Clegg exprime également un certain scepticisme quant à l'atteinte d'une superintelligence artificielle, ce Graal technologique qui verrait l'IA dépasser l'intelligence humaine. Il estime que les modèles de langage actuels, bien qu'efficaces, présentent des limites qui pourraient tempérer les attentes les plus optimistes.
Le FMI et les banques centrales en alerte
Cette inquiétude n'est pas isolée. Le Fonds Monétaire International (FMI) a publiquement fait état de sa préoccupation, notant des "échos de la bulle Internet de la fin des années 1990".
Pierre-Olivier Gourinchas, économiste en chef du FMI, a souligné que les valorisations actuelles sont "assez tendues" et que les marchés risquent une "réévaluation brutale".
Le rapport sur la stabilité financière mondiale de l'institution va plus loin, avertissant que les cours des actions pourraient s'effondrer si les entreprises technologiques ne parviennent pas à tenir leurs promesses de rentabilité.
Des figures comme Andrew Bailey, gouverneur de la Banque d'Angleterre, et Jamie Dimon, PDG de JPMorgan Chase, partagent ce sentiment, pointant du doigt une vulnérabilité accrue des marchés.
Un autre signal d'alarme concerne l'émergence de financements circulaires, où des acteurs majeurs comme Nvidia financent leurs propres clients pour qu'ils achètent leurs puces. Une pratique qui rappelle étrangement certaines manœuvres observées juste avant l'éclatement de la bulle de l'an 2000.

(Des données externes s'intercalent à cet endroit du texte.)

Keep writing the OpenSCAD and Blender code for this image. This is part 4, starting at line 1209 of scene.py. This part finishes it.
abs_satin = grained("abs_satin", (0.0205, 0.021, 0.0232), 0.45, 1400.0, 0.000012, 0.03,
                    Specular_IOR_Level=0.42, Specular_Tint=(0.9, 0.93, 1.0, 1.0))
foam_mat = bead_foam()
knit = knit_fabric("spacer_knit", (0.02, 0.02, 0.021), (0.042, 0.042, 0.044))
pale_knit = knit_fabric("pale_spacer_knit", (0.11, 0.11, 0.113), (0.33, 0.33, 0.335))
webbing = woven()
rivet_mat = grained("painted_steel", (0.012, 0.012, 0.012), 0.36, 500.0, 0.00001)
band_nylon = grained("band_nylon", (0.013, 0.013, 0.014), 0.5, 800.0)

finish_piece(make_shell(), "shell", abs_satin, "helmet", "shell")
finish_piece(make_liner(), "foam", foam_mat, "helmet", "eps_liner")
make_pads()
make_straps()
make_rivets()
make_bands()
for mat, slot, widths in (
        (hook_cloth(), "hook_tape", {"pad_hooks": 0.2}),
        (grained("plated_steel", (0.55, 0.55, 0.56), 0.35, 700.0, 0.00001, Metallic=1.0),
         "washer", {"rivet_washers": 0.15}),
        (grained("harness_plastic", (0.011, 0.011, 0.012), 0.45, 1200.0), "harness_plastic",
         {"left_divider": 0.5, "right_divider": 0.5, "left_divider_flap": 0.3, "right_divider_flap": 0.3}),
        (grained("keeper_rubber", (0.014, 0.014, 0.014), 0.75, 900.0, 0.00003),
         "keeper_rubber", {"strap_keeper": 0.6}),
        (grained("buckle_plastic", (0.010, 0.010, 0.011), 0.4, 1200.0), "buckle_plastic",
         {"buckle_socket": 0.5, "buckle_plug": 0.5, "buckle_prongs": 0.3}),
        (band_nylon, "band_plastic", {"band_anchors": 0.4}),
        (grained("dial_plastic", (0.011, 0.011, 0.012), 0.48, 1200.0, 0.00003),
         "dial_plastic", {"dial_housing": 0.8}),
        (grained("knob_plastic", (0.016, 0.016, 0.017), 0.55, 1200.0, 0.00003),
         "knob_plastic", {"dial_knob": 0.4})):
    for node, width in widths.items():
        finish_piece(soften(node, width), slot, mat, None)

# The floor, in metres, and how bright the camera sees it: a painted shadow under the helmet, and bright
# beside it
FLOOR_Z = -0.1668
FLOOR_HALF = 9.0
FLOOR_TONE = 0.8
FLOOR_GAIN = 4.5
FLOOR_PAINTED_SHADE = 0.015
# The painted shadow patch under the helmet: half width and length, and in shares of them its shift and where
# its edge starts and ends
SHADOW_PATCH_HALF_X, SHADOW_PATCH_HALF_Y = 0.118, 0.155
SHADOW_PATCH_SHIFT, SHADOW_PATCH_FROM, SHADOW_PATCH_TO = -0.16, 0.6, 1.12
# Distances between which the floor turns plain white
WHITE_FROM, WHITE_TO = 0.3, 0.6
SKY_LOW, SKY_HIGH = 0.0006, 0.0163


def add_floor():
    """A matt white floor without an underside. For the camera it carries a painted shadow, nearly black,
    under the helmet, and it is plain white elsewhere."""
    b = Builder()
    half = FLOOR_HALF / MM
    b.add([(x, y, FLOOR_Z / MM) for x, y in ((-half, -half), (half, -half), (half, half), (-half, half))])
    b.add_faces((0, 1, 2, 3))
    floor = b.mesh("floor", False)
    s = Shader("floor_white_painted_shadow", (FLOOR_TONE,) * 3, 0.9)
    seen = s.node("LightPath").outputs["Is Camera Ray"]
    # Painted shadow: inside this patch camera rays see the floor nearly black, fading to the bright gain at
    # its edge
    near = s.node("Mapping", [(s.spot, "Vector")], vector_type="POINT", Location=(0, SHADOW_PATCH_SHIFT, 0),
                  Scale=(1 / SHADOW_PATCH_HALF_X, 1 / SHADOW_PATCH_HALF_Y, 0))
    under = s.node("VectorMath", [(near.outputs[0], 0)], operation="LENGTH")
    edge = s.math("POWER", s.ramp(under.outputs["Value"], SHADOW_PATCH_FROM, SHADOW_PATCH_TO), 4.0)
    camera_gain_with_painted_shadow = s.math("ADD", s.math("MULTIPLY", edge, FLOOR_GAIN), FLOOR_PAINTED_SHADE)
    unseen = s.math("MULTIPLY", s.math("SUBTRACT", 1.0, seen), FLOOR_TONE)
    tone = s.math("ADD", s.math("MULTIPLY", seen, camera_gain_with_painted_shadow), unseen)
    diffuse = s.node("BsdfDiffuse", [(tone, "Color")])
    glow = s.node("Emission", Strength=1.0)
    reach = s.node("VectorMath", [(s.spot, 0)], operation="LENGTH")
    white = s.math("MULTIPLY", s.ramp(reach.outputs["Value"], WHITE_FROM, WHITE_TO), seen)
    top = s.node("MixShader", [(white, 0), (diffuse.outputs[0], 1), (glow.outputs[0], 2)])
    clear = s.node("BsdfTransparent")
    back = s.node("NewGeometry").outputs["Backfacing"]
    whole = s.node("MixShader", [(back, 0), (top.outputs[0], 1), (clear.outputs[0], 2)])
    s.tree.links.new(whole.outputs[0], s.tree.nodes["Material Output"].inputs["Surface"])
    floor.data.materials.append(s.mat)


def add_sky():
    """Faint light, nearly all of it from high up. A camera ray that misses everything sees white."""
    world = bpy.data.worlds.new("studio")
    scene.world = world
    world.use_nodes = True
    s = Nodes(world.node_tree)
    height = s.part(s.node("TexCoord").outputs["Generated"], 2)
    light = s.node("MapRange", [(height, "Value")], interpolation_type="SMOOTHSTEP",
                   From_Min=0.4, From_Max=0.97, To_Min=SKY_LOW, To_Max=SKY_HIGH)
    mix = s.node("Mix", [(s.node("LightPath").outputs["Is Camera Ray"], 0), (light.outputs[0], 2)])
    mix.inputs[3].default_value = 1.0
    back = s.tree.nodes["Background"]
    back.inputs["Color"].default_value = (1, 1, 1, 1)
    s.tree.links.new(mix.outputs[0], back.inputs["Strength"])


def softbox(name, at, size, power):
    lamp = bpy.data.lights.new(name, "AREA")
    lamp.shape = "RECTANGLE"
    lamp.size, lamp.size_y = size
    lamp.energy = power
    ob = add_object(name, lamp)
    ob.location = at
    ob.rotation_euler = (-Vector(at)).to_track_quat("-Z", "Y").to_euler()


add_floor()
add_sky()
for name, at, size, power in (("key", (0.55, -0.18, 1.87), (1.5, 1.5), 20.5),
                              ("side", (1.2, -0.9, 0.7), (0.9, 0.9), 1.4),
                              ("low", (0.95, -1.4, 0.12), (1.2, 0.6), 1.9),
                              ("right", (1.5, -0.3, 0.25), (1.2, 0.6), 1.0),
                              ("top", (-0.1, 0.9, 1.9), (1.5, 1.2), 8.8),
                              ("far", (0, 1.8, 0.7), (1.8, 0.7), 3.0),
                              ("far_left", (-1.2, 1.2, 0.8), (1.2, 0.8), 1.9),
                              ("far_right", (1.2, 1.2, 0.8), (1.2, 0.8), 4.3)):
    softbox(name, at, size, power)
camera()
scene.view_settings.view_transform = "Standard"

Une bulle spéculative, mais une technologie durable ?
Cependant, de nombreux analystes soulignent une différence majeure avec la fin des années 90 : la situation actuelle est fondamentalement différente. Contrairement à de nombreuses startups de l'ère Internet qui n'avaient aucun modèle de revenus, les géants de la tech d'aujourd'hui, tels que Microsoft, Meta ou Nvidia, sont extrêmement rentables et affichent des résultats financiers solides.
Jamie Dimon lui-même, tout en étant prudent, reconnaît que "l'IA est réelle" et qu'elle aura un impact majeur, même si de nombreux investissements actuels se révéleront infructueux.

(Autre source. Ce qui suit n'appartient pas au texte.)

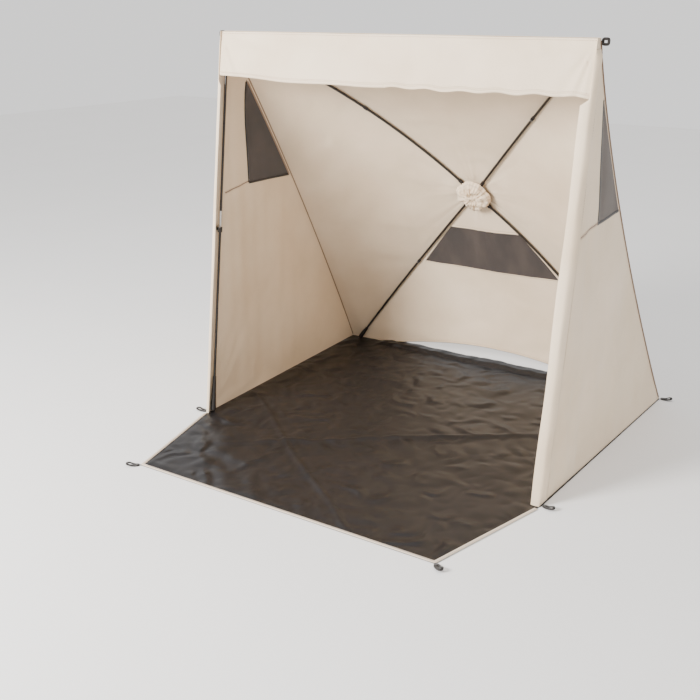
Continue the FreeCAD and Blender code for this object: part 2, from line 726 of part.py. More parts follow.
def make_side(side):
    """The flat side wall with its three-cornered window, and the sleeve down its front edge."""
    top, foot, back = wall_line(side)
    outside = unit((back - foot).cross(top - foot)) * SIDES[side]
    if outside.x * SIDES[side] < 0:
        outside = outside * -1
    skin = outside * size("fabric_thickness")
    lead = Vector(0, -size("wall_lead"), 0)
    seam = Vector(0, -size("seam_gap"), 0)
    along = back - top

    def on_wall(depth, height):
        """The point of the wall's plane at this depth and height."""
        normal = outside
        x = foot.x - (normal.y * (depth - foot.y) + normal.z * (height - foot.z)) / normal.x
        return Vector(x, depth, height)

    def flat(point):
        return on_wall(point.y, point.z)

    corners = [flat(foot + lead), flat(back + seam), flat(top + seam), flat(top + lead)]
    inset = seam - Vector(0, size("window_seam") * along.Length / abs(along.z), 0)

    def seam_depth(height):
        return top.y + along.y * (height - top.z) / along.z + inset.y

    front, low = size("window_depth"), size("window_bottom")
    apex = top.z + along.z * (front - inset.y - top.y) / along.y
    window = [on_wall(front, low), on_wall(seam_depth(low), low), on_wall(front, apex)]
    fabric(side + "_wall", flat_panel(corners, skin, [window]))
    fabric(side + "_window", flat_panel(window, skin))
    width = Vector(0, size("sleeve_width"), 0)
    hem_top = top + lead - (top - foot) * 0.02
    hem = [foot + lead, foot + lead + width, hem_top + width, hem_top]
    fabric(side + "_leg_sleeve", flat_panel([flat(point) + skin for point in hem], skin))


def make_valance(side):
    """Half of the valance: a narrow strip on top and the part that hangs in front of the leg."""
    way = SIDES[side]
    top, foot, back = wall_line(side)
    low = top.z - size("valance_height")
    lines = ((top.y - 1, top.z - 1), (top.y - size("valance_gap"), top.z - 1),
             (top.y * low / top.z - size("valance_gap"), low))
    ends = (GAP + 0.3, abs(top.x) / 2, abs(top.x) - 5)
    grid = [[Vector(way * x, y, z) for x in ends] for y, z in lines]
    fabric("valance_" + side, curved_panel(grid, Vector(0, 1, -1) * (size("fabric_thickness") / 1.5)))


def webbing(corner, way, length, rise):
    """A flat piece of webbing with a slot in it, from corner along way, as thick as rise."""
    across = unit(rise.cross(way)) * size("webbing_width")
    edge = 5
    inner = corner + way * edge + unit(across) * edge
    span, width = way * (length - 2 * edge), unit(across) * (size("webbing_width") - 2 * edge)
    outline = [corner, corner + way * length, corner + way * length + across, corner + across]
    slot = [inner, inner + span, inner + span + width, inner + width]
    return flat_panel(outline, rise, [slot])


def make_guy_tab(side):
    """Webbing tab with a slot for a guy line, at the top corner."""
    way = X * SIDES[side]
    top = wall_line(side)[0]
    rise = Y * size("webbing_thickness")
    corner = Vector(top.x, top.y + 2, top.z) + way * 4
    if rise.cross(way).z > 0:
        corner = corner - Z * size("webbing_width")
    fabric(side + "_guy_tab", webbing(corner, way, size("tab_length"), rise))


def make_floor():
    """The floor sheet that runs on as a porch, its binding, and six webbing loops for the stakes."""
    back = size("sheet_back_width") / 2
    front = size("front_width") / 2 + size("floor_margin")
    porch = size("porch_width") / 2
    outline = [Vector(back, size("floor_depth"), 0), Vector(-back, size("floor_depth"), 0),
               Vector(-front, -size("floor_margin") / 2, 0), Vector(-porch, -size("porch_depth"), 0),
               Vector(porch, -size("porch_depth"), 0), Vector(front, -size("floor_margin") / 2, 0)]
    fabric("ground_sheet", flat_panel(outline, Z * FLOOR_TOP))

    run = unit(outline[3] - outline[2])
    start = outline[2] + run * 2 * size("binding_width")
    path = [start, outline[3], outline[4], mirrored(start)]
    width = size("binding_width")
    inner_start = start + Vector(-run.y, run.x, 0) * width
    slant = (1 - abs(run.x)) / abs(run.y)
    inner_corner = outline[3] + Vector(width * slant, width, 0)
    path += [mirrored(inner_start), mirrored(inner_corner), inner_corner, inner_start]
    fabric("porch_binding", flat_panel([point + Z * FLOOR_TOP for point in path],
                                       Z * size("binding_thickness")))

    loops = []
    for corner, way in ((outline[1], Vector(-1, 0, 0)), (outline[2], Vector(-0.9, -0.3, 0)),
                        (outline[3], Vector(-0.75, -0.65, 0))):
        way = unit(way)
        across = unit(Z.cross(way))
        start = corner - across * (size("webbing_width") / 2) + way * 4
        loop = webbing(start, way, size("loop_length"), Z * size("webbing_thickness"))
        loops += [loop, loop.mirror(Vector(), X)]
    fabric("stake_loops", Part.makeCompound(loops))


def mirrored(point):
    return Vector(-point.x, point.y, point.z)


make_hub()
make_hub_cap()
make_pull_strap()
for level, side in rods:
    make_rod(level, side)
    make_rod_eye(level, side)
    make_tie(level, side)
for side in SIDES:
    make_rod_boot(side)
    make_corner_joint(side)
    make_leg_fork(side)
    make_leg_rivets(side)
    make_upper_pole(side)
    make_ferrule(side)
    make_collar(side)
    make_lower_pole(side)
    make_leg_boot(side)
    make_side(side)
    make_valance(side)
    make_guy_tab(side)
make_back_wall()
make_floor()
doc.recompute()

for item in doc.Objects:
    if "Invalid" in item.State or "Error" in item.State:
        raise ValueError("not worked out: " + item.Name)
os.makedirs("parts", exist_ok=True)
for name in sorted(pieces):
    shape = pieces[name].Shape
    if shape.isNull() or not shape.isValid():
        raise ValueError("bad shape: " + name)
    shape.exportStep("parts/%s.step" % name)
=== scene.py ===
import math

import bmesh
import bpy
import numpy as np
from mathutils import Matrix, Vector, noise


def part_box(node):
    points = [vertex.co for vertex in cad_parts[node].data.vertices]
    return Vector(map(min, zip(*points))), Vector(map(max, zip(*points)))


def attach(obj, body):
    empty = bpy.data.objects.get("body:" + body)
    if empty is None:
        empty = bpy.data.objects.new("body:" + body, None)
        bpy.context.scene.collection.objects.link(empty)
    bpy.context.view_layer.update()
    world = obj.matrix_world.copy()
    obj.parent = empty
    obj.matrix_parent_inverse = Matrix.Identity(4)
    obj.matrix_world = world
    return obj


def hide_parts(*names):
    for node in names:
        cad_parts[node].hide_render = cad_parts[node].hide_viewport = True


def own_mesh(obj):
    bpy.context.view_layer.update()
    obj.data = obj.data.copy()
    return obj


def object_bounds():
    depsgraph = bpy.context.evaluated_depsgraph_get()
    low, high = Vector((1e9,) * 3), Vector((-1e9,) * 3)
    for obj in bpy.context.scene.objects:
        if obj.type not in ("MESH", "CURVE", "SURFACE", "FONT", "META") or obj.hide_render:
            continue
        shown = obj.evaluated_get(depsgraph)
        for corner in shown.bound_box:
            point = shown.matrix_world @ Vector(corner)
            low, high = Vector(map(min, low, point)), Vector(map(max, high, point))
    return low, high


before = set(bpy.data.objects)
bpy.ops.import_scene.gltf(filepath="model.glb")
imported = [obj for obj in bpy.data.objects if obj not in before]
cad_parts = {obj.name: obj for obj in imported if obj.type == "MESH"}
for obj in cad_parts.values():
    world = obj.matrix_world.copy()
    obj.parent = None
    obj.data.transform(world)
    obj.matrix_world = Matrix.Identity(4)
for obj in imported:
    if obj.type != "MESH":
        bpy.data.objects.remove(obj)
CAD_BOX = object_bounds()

bl_info = {
    "name": "Pop-up sun shelter",
    "version": (1, 0, 0),
    "blender": (4, 5, 0),
    "location": "3D View > Sidebar > Shelter",
    "description": "Cloth, tapes, stitching and finishes of a three-walled hub-frame shelter",
    "category": "Object",
}

# ---- the shelter's lines, in metres, as its frame is built

SIDES = {"left": -1, "right": 1}
X = np.array((1.0, 0.0, 0.0))
Y = np.array((0.0, 1.0, 0.0))
Z = np.array((0.0, 0.0, 1.0))
HEIGHT = 1.905
TOP_SETBACK = 0.247
FLOOR_DEPTH = 1.470
PORCH_DEPTH = 0.673
BACK_HALF = 0.9985          # half widths of the ground sheet: back edge, beside the legs, front edge
FRONT_HALF = 0.940
PORCH_HALF = 0.7795
LEG_LINE = -0.0125          # where the ground sheet's sides turn in to the porch
HUB_UP = 1.086              # from the back edge of the floor, up the back wall's slope
HUB_RISE = 0.292
PIN_CIRCLE = 0.052
ROD_START = 0.078
ROD_RADIUS = 0.00635
ROD_END = {"upper": (0.918, 0.256, 1.884), "lower": (0.916, 1.440, 0.0154)}
CLOTH_OVER_ROD = 0.01385
CLOTH_OVER_END = {"upper": 0.01585, "lower": 0.030}
CENTRE_HOLE = 0.116
NET_TOP = 0.350             # the net in the bottom panel, along its rods from the hub's axis
NET_LOW = 0.700
ARCH_RISE = 0.105
ARCH_HALF = 0.725
WALL_TOP = (0.9403, 0.247, 1.905)
WALL_FOOT = (0.932, 0.0, 0.0024)
WALL_BACK = (0.9945, 1.468, 0.0024)
WALL_LEAD = 0.035           # how far the side wall stands in front of its leg
WINDOW_DEPTH = 0.380
WINDOW_LOW = 1.153
WINDOW_SEAM = 0.015
SEAM_BOW = 0.052            # how far the tight back seam pulls in between its ends
SLEEVE_WIDTH = 0.080
VALANCE_DROP = 0.222
VALANCE_HALF = 0.9353
CLOTH = 0.0010
LEG_FOOT = (0.915, 0.0)
SLEEVE_TOP = 1.862
SLEEVE_OPEN = 1.68          # below here the sleeve turns in before its leg, by these widths
TURNED_IN = {"left": 0.014, "right": 0.036}


def unit(vector):
    return vector / np.linalg.norm(vector)


BACK_EDGE = np.array((0.0, FLOOR_DEPTH, 0.0))
SLOPE = unit(np.array((0.0, TOP_SETBACK, HEIGHT)) - BACK_EDGE)
OUTWARD = np.array((0.0, SLOPE[2], -SLOPE[1]))
HUB = BACK_EDGE + SLOPE * HUB_UP + OUTWARD * HUB_RISE


def on_side(point, side):
    """A place given for the right side, on this side."""
    return np.array((point[0] * SIDES[side], point[1], point[2]))


class Rod:
    """The line of one bowed rod, out from the hub's axis."""

    def __init__(self, level, side):
        self.end = on_side(ROD_END[level], side)
        reach = self.end - HUB
        drop = -reach @ OUTWARD
        across = reach + OUTWARD * drop
        self.length = np.linalg.norm(across)
        self.out = across / self.length
        run = self.length - ROD_START
        self.bend = (run ** 2 + drop ** 2) / (2 * drop)

    def at(self, radius):
        """Points of the rod's centre line at these distances from the hub's axis."""
        radius = np.atleast_1d(radius)
        run = np.maximum(radius - ROD_START, 0)
        sag = self.bend - np.sqrt(self.bend ** 2 - run ** 2)
        return HUB + radius[:, None] * self.out - sag[:, None] * OUTWARD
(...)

Cette vision est partagée par Jeff Bezos, qui estime que si une bulle industrielle s'est bien formée, la technologie de l'IA, elle, est bien là pour rester et transformer chaque secteur.
Datacenter IA Fairwater Microsoft
L'histoire a montré que l'éclatement d'une bulle ne signifie pas la fin de la technologie sous-jacente. Amazon et Google, par exemple, ont survécu à la crise du début des années 2000 pour devenir les titans que l'on connaît.
La question n'est donc peut-être pas de savoir si l'IA est une technologie durable, mais plutôt si les valorisations actuelles le sont. Finalement, le véritable enjeu pourrait être une question de rythme. Comme le rappelle Nick Clegg, les habitants de la Silicon Valley supposent souvent qu'une technologie inventée le mardi sera adoptée par tous le jeudi.
Or, la réalité est bien plus lente. L'adoption généralisée de l'informatique de bureau a pris près de vingt ans. Le déploiement de l'IA pourrait donc être plus progressif que ne le prévoient les technologues les plus enthousiastes, laissant le temps au marché de séparer le bon grain de l'ivraie.